The "HB4 wheat" variety approval makes Argentina the world's first country to adopt the GMO crop, which is a drought-resistant grade, Bioceres said.

Argentina has been facing severe dry conditions in 2020, which has weighed on its wheat crop prospects for 2020-21, with production estimates lowered from 22-23 million mt to 18 million mt, according to the Rosario Stock Exchange.

Most of the damage has been seen in Cordoba, which grows about 20% of the country's wheat, as lack of soil moisture has caused irreversible damage to yields.

The HB4 seed varieties were seen increasing wheat yields by an average of 20%, during growing seasons impacted by droughts, Bioceres said in an Oct. 8 statement.

However, commercialization of the wheat is contingent on Brazil's approval, Bioceres added.

Between January and August, Brazil imported 3.6 million mt of wheat from Argentina out of total global exports of 8.8 million mt, data from Argentina's agriculture ministry data showed.

Industry voices concerns

Abitrigo, citing an internal survey, said 85% of Brazilian millers were not in favor of using the GMO wheat, while 90% of them were willing to halt purchases of Argentinian wheat in case the production commercializes and the wheat is supplied to Brazil.

The association said it will oppose the commercialization of both GMO wheat and flour in Argentina during the course of a public hearing to be conducted by Brazil's biosafety commission CTNBio on Oct. 22.

Another meeting discussing this issue is expected to be held on Oct. 14, an Argentina-based analyst said.

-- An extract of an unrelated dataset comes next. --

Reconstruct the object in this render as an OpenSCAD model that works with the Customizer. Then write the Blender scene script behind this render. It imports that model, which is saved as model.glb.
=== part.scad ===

Bioceres could be part of the meeting, but that has not been confirmed.

This "fast move" of Argentina was risky no matter what decision Brazil takes, as national wheat crop have other destinations apart from Brazil, particularly in the December-February window, the analyst said.

"Local farmers do not have a clear opinion on this, as they are used to deal with GMO corn and soybeans," the analyst said, adding that farmer organizations and entities have voiced concerns, fearing "market losses and price discounts."

In Argentina, approval of the GMO wheat is not accepted in the domestic markets due to high segregation costs, a local trader said.

Some 6,200 hectares of the GMO wheat has been planted so far in Argentina, and almost 100% of those hectares are owned by farmers who are members of Bioceres, Argentina-based cereals and oilseed trader Javier Mariscotti said.

"The rest of the farmers who have not planted this wheat were very concerned," he said.

Argentina's wheat association ArgenTrigo opposed the move, saying it can lead to higher economic and commercial costs for all wheat producers, as well as for all segments of commercialization and internal and export processing.